◆ EXERCISE PROMPT: Without altering anything, output the material below.
•••••
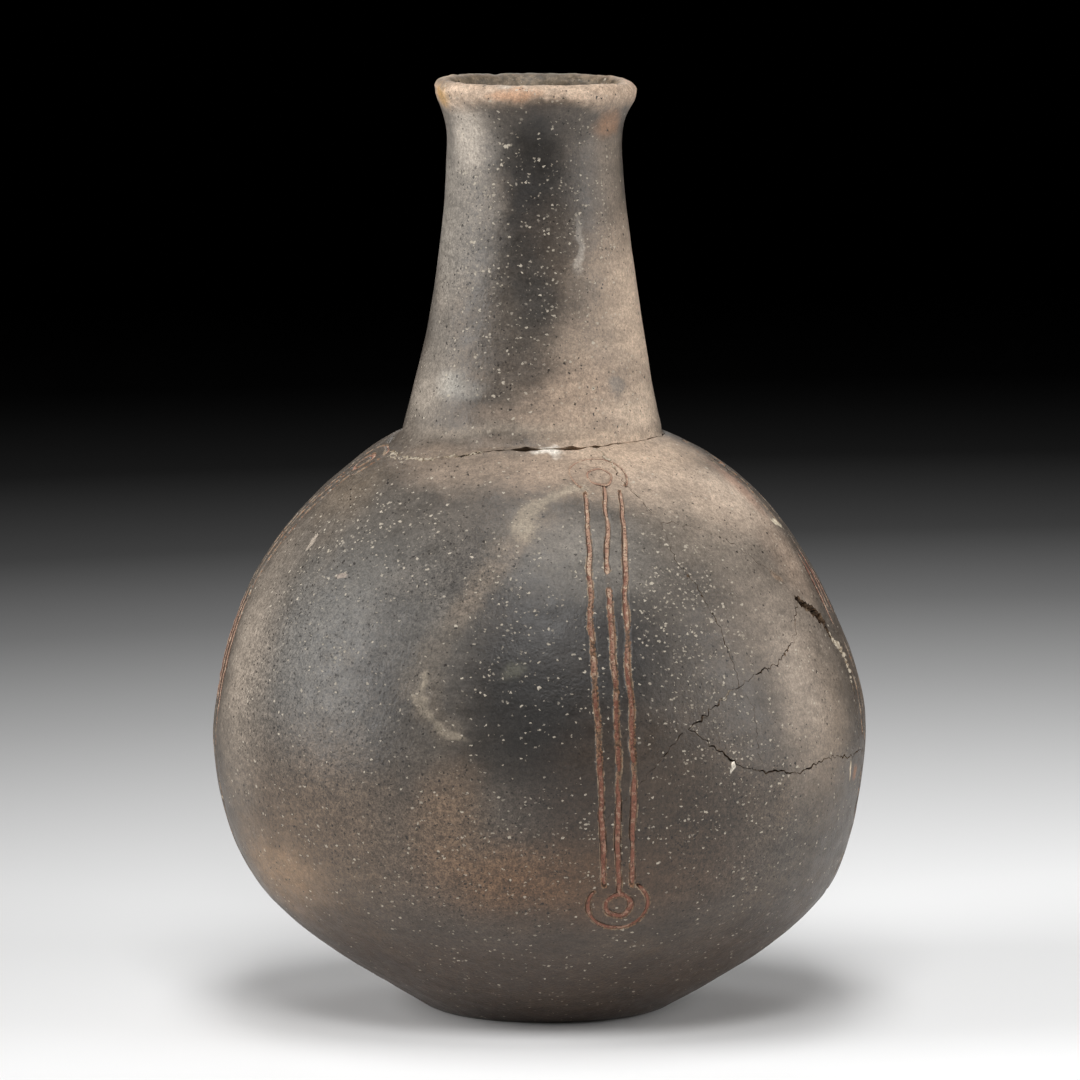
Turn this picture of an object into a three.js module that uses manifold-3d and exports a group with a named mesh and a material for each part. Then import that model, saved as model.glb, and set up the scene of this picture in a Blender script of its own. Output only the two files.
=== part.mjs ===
// Engraved bottle: a hand-built earthenware vessel with a small flat base, a globular body, and a
// tall tapering neck luted into the body's mouth. Four engraved panels run down the wall, each with
// three lines between two ring ends, rubbed with red ochre. Two sherds are mended into its side.
// Millimetres, +Z up. The origin lies on the plane that the base rests on, under the belly's centre.
// An azimuth is in degrees from the front (-Y), growing towards +X.

import * as THREE from "three";
import { mergeVertices } from "three/addons/utils/BufferGeometryUtils.js";
import Module from "manifold-3d";

const wasm = await Module();
wasm.setup();

// Body: outside radii and heights, with the wall's slope from level at each knot, in degrees
const baseRadius = 30.6;
const haunchRadius = 72.4;
const haunchHeight = 29.7;
const haunchSlope = 47;
const bellyRadius = 85.9;
const bellyHeight = 73;
const seamRadius = 34.1;
const seamHeight = 152.3;
const shoulderSlope = 156;
const bodyWall = 6;
const floorThickness = 7.5;

// Neck and lip
const neckLength = 92.8;
const neckRootSlope = 106;
const waistRadius = 23.05;
const waistDrop = 16.2;
const neckWall = 5.4;
const lipRadius = 26.4;
const lipThickness = 5.2;
const lipCrown = 2.9;

// The centreline wanders, as on a vessel built by hand: the foot and the neck stand off the belly
const footDrift = 2;
const neckDrift = -1.5;

// Joints in the clay: the neck's luted seam, and the cracks round the mended sherds
const seamGap = 0.35;
const crackWidth = 0.35;

// Engraved panels: distances are measured down the wall from the neck's seam
const panelAzimuths = { front: 14, right: 83, back: 180, left: -84 };
const upperRingDrop = 13.8;
const lowerRingDrop = 135.3;
const ringRadius = 7.7;
const eyeRadius = 3.3;
const lineSpacing = 4.5;
const panelLean = 6;
const leanEnd = 65;
const grooveWidth = 2;
const grooveDepth = 1;

// Red ochre in the grooves
const ochreThickness = 0.45;
const ochreGap = 0.3;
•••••
◆ SOLUTION TO THE EXERCISE:
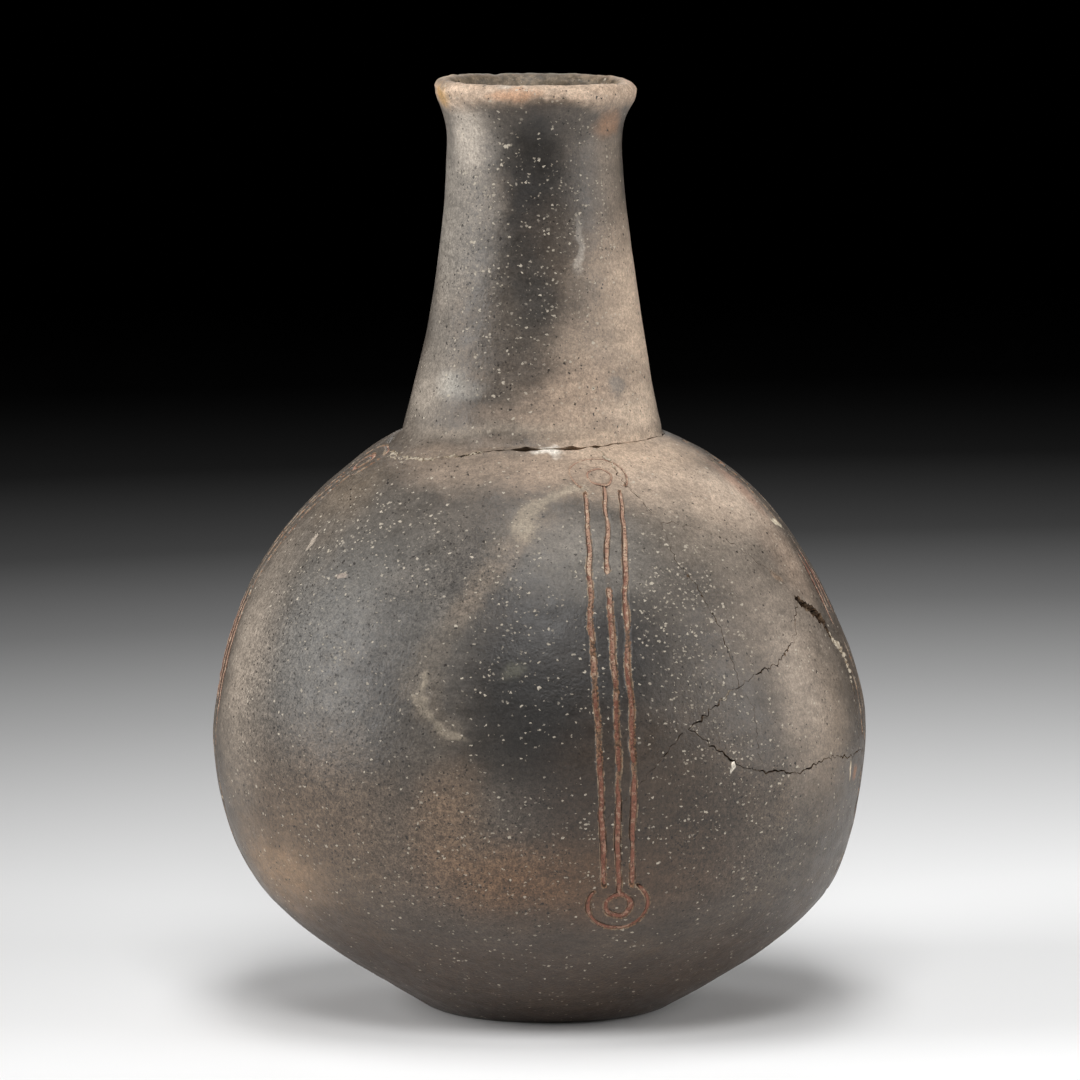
Turn this picture of an object into a three.js module that uses manifold-3d and exports a group with a named mesh and a material for each part. Then import that model, saved as model.glb, and set up the scene of this picture in a Blender script of its own. Output only the two files.
=== part.mjs ===
// Engraved bottle: a hand-built earthenware vessel with a small flat base, a globular body, and a
// tall tapering neck luted into the body's mouth. Four engraved panels run down the wall, each with
// three lines between two ring ends, rubbed with red ochre. Two sherds are mended into its side.
// Millimetres, +Z up. The origin lies on the plane that the base rests on, under the belly's centre.
// An azimuth is in degrees from the front (-Y), growing towards +X.

import * as THREE from "three";
import { mergeVertices } from "three/addons/utils/BufferGeometryUtils.js";
import Module from "manifold-3d";

const wasm = await Module();
wasm.setup();

// Body: outside radii and heights, with the wall's slope from level at each knot, in degrees
const baseRadius = 30.6;
const haunchRadius = 72.4;
const haunchHeight = 29.7;
const haunchSlope = 47;
const bellyRadius = 85.9;
const bellyHeight = 73;
const seamRadius = 34.1;
const seamHeight = 152.3;
const shoulderSlope = 156;
const bodyWall = 6;
const floorThickness = 7.5;

// Neck and lip
const neckLength = 92.8;
const neckRootSlope = 106;
const waistRadius = 23.05;
const waistDrop = 16.2;
const neckWall = 5.4;
const lipRadius = 26.4;
const lipThickness = 5.2;
const lipCrown = 2.9;

// The centreline wanders, as on a vessel built by hand: the foot and the neck stand off the belly
const footDrift = 2;
const neckDrift = -1.5;

// Joints in the clay: the neck's luted seam, and the cracks round the mended sherds
const seamGap = 0.35;
const crackWidth = 0.35;

// Engraved panels: distances are measured down the wall from the neck's seam
const panelAzimuths = { front: 14, right: 83, back: 180, left: -84 };
const upperRingDrop = 13.8;
const lowerRingDrop = 135.3;
const ringRadius = 7.7;
const eyeRadius = 3.3;
const lineSpacing = 4.5;
const panelLean = 6;
const leanEnd = 65;
const grooveWidth = 2;
const grooveDepth = 1;

// Red ochre in the grooves
const ochreThickness = 0.45;
const ochreGap = 0.3;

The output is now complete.